To do:
Would you copy out the whole listing exactly as given?

Available data:
● ● ● ● ● ● ●

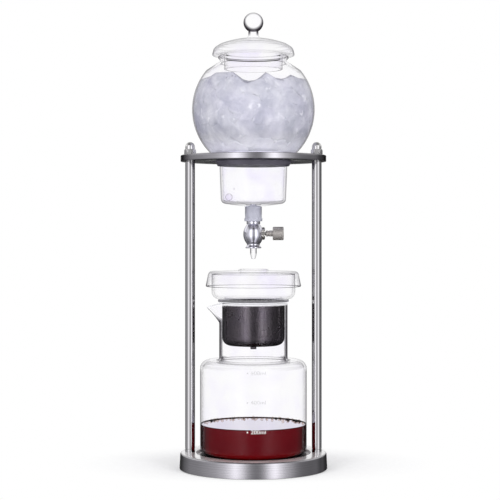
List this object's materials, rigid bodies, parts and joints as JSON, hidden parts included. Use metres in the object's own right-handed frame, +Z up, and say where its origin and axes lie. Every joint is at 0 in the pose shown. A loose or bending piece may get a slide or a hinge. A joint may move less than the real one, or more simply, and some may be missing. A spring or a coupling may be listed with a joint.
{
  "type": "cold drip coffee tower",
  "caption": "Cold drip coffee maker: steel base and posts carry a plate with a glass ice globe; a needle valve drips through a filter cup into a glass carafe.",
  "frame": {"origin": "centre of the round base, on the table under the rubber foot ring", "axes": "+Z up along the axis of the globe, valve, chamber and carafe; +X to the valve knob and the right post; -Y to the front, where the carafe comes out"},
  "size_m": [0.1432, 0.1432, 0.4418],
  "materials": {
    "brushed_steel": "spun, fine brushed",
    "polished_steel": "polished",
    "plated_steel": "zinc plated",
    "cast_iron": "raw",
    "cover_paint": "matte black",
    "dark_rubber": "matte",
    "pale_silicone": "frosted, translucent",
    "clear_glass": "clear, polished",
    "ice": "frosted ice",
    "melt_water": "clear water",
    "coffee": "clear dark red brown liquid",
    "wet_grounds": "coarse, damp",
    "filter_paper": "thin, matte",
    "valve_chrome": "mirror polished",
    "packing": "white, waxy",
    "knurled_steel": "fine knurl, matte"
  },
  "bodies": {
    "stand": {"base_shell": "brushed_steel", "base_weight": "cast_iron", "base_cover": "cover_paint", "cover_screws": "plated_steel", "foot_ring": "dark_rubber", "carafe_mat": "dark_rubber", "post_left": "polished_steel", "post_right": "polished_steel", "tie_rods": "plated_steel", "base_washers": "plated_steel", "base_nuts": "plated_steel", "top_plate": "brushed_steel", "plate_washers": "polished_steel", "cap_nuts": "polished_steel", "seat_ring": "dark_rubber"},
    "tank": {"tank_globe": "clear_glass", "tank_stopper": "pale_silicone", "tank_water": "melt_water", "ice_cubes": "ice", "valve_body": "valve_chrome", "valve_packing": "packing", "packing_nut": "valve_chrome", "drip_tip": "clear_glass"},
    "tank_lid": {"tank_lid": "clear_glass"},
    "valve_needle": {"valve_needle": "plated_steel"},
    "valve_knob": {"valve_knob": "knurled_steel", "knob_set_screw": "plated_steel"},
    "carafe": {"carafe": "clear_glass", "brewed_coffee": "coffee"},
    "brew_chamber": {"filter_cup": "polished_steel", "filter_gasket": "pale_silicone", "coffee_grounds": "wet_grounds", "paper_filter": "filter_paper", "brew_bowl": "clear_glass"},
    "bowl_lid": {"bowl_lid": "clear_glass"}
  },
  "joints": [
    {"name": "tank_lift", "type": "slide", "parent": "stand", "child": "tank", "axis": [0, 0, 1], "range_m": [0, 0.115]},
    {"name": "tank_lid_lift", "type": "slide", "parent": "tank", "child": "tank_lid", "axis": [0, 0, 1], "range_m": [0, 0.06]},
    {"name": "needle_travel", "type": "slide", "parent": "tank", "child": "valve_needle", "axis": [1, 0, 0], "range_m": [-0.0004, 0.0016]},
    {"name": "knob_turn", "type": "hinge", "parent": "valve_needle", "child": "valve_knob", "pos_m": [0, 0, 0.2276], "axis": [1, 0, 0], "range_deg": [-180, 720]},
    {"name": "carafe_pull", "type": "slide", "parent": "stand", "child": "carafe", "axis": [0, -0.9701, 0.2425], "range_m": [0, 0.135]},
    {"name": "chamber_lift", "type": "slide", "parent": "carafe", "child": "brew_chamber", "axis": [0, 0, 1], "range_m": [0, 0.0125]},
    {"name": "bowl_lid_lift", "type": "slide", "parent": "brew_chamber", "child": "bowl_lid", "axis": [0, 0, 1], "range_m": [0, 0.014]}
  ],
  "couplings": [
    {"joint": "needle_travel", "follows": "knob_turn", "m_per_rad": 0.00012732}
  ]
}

● ● ● ● ● ● ●

Reply to the task:
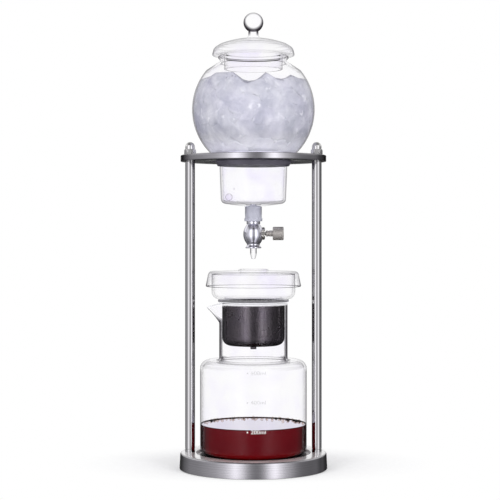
List this object's materials, rigid bodies, parts and joints as JSON, hidden parts included. Use metres in the object's own right-handed frame, +Z up, and say where its origin and axes lie. Every joint is at 0 in the pose shown. A loose or bending piece may get a slide or a hinge. A joint may move less than the real one, or more simply, and some may be missing. A spring or a coupling may be listed with a joint.
{
  "type": "cold drip coffee tower",
  "caption": "Cold drip coffee maker: steel base and posts carry a plate with a glass ice globe; a needle valve drips through a filter cup into a glass carafe.",
  "frame": {"origin": "centre of the round base, on the table under the rubber foot ring", "axes": "+Z up along the axis of the globe, valve, chamber and carafe; +X to the valve knob and the right post; -Y to the front, where the carafe comes out"},
  "size_m": [0.1432, 0.1432, 0.4418],
  "materials": {
    "brushed_steel": "spun, fine brushed",
    "polished_steel": "polished",
    "plated_steel": "zinc plated",
    "cast_iron": "raw",
    "cover_paint": "matte black",
    "dark_rubber": "matte",
    "pale_silicone": "frosted, translucent",
    "clear_glass": "clear, polished",
    "ice": "frosted ice",
    "melt_water": "clear water",
    "coffee": "clear dark red brown liquid",
    "wet_grounds": "coarse, damp",
    "filter_paper": "thin, matte",
    "valve_chrome": "mirror polished",
    "packing": "white, waxy",
    "knurled_steel": "fine knurl, matte"
  },
  "bodies": {
    "stand": {"base_shell": "brushed_steel", "base_weight": "cast_iron", "base_cover": "cover_paint", "cover_screws": "plated_steel", "foot_ring": "dark_rubber", "carafe_mat": "dark_rubber", "post_left": "polished_steel", "post_right": "polished_steel", "tie_rods": "plated_steel", "base_washers": "plated_steel", "base_nuts": "plated_steel", "top_plate": "brushed_steel", "plate_washers": "polished_steel", "cap_nuts": "polished_steel", "seat_ring": "dark_rubber"},
    "tank": {"tank_globe": "clear_glass", "tank_stopper": "pale_silicone", "tank_water": "melt_water", "ice_cubes": "ice", "valve_body": "valve_chrome", "valve_packing": "packing", "packing_nut": "valve_chrome", "drip_tip": "clear_glass"},
    "tank_lid": {"tank_lid": "clear_glass"},
    "valve_needle": {"valve_needle": "plated_steel"},
    "valve_knob": {"valve_knob": "knurled_steel", "knob_set_screw": "plated_steel"},
    "carafe": {"carafe": "clear_glass", "brewed_coffee": "coffee"},
    "brew_chamber": {"filter_cup": "polished_steel", "filter_gasket": "pale_silicone", "coffee_grounds": "wet_grounds", "paper_filter": "filter_paper", "brew_bowl": "clear_glass"},
    "bowl_lid": {"bowl_lid": "clear_glass"}
  },
  "joints": [
    {"name": "tank_lift", "type": "slide", "parent": "stand", "child": "tank", "axis": [0, 0, 1], "range_m": [0, 0.115]},
    {"name": "tank_lid_lift", "type": "slide", "parent": "tank", "child": "tank_lid", "axis": [0, 0, 1], "range_m": [0, 0.06]},
    {"name": "needle_travel", "type": "slide", "parent": "tank", "child": "valve_needle", "axis": [1, 0, 0], "range_m": [-0.0004, 0.0016]},
    {"name": "knob_turn", "type": "hinge", "parent": "valve_needle", "child": "valve_knob", "pos_m": [0, 0, 0.2276], "axis": [1, 0, 0], "range_deg": [-180, 720]},
    {"name": "carafe_pull", "type": "slide", "parent": "stand", "child": "carafe", "axis": [0, -0.9701, 0.2425], "range_m": [0, 0.135]},
    {"name": "chamber_lift", "type": "slide", "parent": "carafe", "child": "brew_chamber", "axis": [0, 0, 1], "range_m": [0, 0.0125]},
    {"name": "bowl_lid_lift", "type": "slide", "parent": "brew_chamber", "child": "bowl_lid", "axis": [0, 0, 1], "range_m": [0, 0.014]}
  ],
  "couplings": [
    {"joint": "needle_travel", "follows": "knob_turn", "m_per_rad": 0.00012732}
  ]
}